//==============================================================================
// Project:		Wealth Transfers and their Economic Effects
// File name:	Expected deaths bias regression
// Objective: 	Test whether the inheritances outflow estimate based on expected
//				deaths is biased due to a correlation between wealth and
//				probability of death after controlling for observed variables.
//
// Created: 	07/10/2021
// Modified: 	16/11/2021
//==============================================================================

****************
*** Bequests ***
****************

*************************************
*** Loading and cleaning the data ***
*************************************

clear all

cd "XXXX"	// set the content directory here

use HILDA_restricted_combined_rescaled	// importing the data

drop if hgint == 0 // drop non-responders

******************************
*** Creating key variables ***
******************************

gen wealth = pwassei - pwdebti	// generating a wealth variable

gen log_wealth = log(wealth)	// generating a log wealth variable

codebook mrcurr	// checking the marital status variable

// creating a married indicator variable
gen marital_status = 0
replace marital_status = 1 if mrcurr == 1 | mrcurr == 3 //married
replace marital_status = . if mrcurr < 0 //not married (inc de facto)

gen died = 0
replace died = 1 if yodeath == wave + 2000 | yodeath == wave + 2001	// generating a died indicator variable for whether the respondent died in the year of the survey or the next year

codebook sex	// checking the gender variable

egen age_band = cut(hgage), at(0,5,10,15,20,25,30,35,40,45,50,55,60,65,70,75,80,85,90,95,100)	// generating five year age bands

***************************
*** Regression analysis ***
***************************

// primary regressions - age * gender interaction terms, split by marital status

reg wealth i.sex#i.hgage died [pweight = hhwtrps] if marital_status == 0, vce(cluster xwaveid)	// coefficient on died is -71643.6, 95% CI is [-179086.6   35799.42]
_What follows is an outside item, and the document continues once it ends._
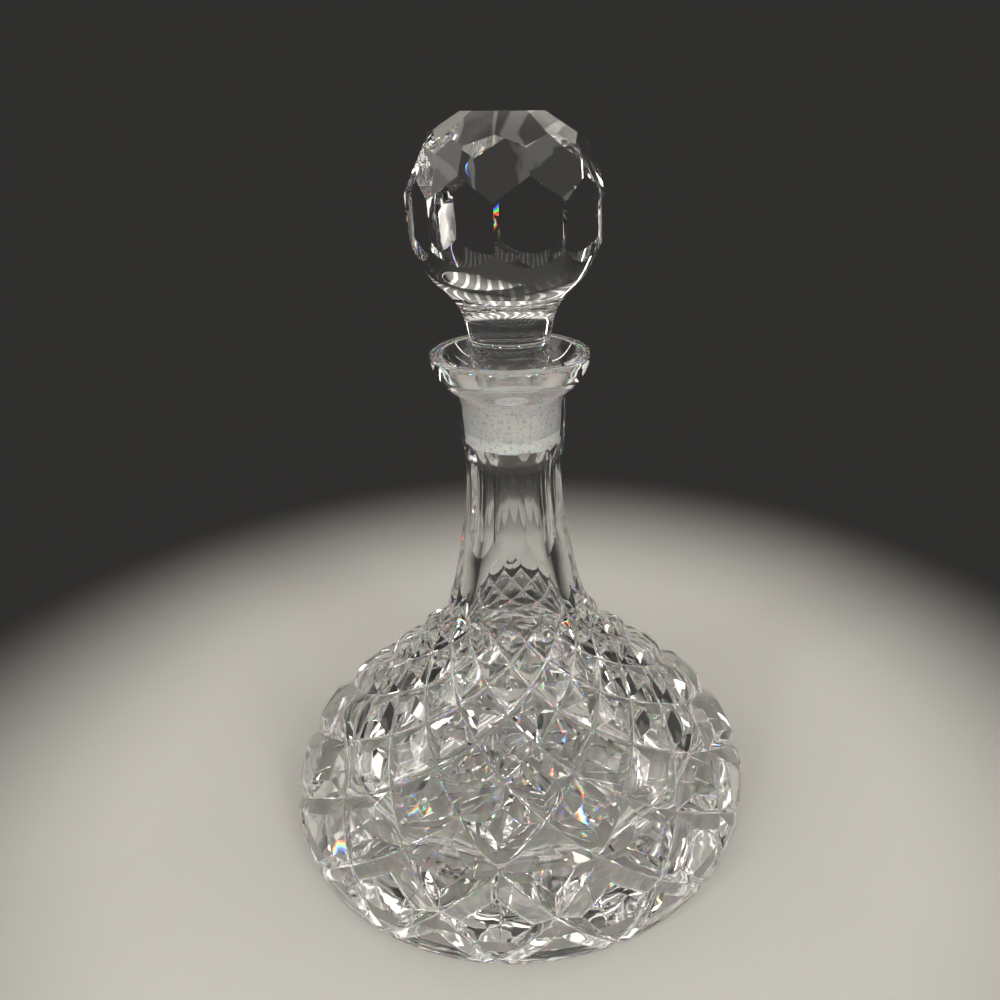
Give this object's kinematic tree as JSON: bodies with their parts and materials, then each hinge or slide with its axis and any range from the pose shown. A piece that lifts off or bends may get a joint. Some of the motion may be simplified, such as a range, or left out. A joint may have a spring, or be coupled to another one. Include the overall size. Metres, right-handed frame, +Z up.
{
  "type": "cut glass decanter",
  "caption": "Low wide ship's decanter in cut crystal with crossing V cuts, a fluted neck, a flared lip and a solid faceted ball stopper that lifts out.",
  "frame": {"origin": "centre of the base, on the surface that the decanter stands on", "axes": "+Z up along the common axis of the bowl, neck and stopper; -Y is the front, where a crossing of the cuts, a flute and an edge of the ball line up; +X to the right seen from the front"},
  "size_m": [0.1742, 0.1746, 0.2435],
  "materials": {
    "crystal": "polished cut crystal, with the tapered seat inside the mouth ground matt",
    "stopper_crystal": "polished solid crystal, with the tapered plug ground matt"
  },
  "bodies": {
    "decanter": {"decanter": "crystal"},
    "stopper": {"stopper": "stopper_crystal"}
  },
  "joints": [
    {"name": "stopper_lift", "type": "slide", "parent": "decanter", "child": "stopper", "axis": [0, 0, 1], "range_m": [0, 0.11]}
  ]
}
reg wealth i.sex#i.hgage died [pweight = hhwtrps] if marital_status == 1, vce(cluster xwaveid)	// coefficient on died is -216239.1, 95% CI is [-288125.8   -144352.5]

// secondary regressions - as above but with age in five year bands

reg wealth i.sex#i.age_band died [pweight = hhwtrps] if marital_status == 0, vce(cluster xwaveid)	// coefficient on died is -61764.76, 95% CI is [-165779.2   42249.68]

reg wealth i.sex#i.age_band died [pweight = hhwtrps] if marital_status == 1, vce(cluster xwaveid)	// coefficient on died is -210561.7, 95% CI is [-283913   -137209.9]

// alternate regressions - age * gender * marital status interaction terms, log wealth as well

reg wealth i.sex#i.hgage#i.marital_status died [pweight = hhwtrps] if wave == 2 | wave == 6 | wave == 10 | wave == 14  | wave == 18, vce(cluster xwaveid)	// coefficient on died is -154308.2, 95% CI is [-216913.7   -91702.71]

reg log_wealth i.sex#i.hgage#i.marital_status died [pweight = hhwtrps] if wave == 2 | wave == 6 | wave == 10 | wave == 14  | wave == 18, vce(cluster xwaveid)	// coefficient on died is -.5389178, 95% CI is [-.7518268   -.3260088]

reg log_wealth i.sex#i.hgage died [pweight = hhwtrps] if marital_status == 0, vce(cluster xwaveid)	// coefficient on died is -.4358491, 95% CI is [-.7635652   -.1081331]

reg wealth i.sex#i.hgage#i.marital_status#died [pweight = hhwtrps], vce(cluster xwaveid)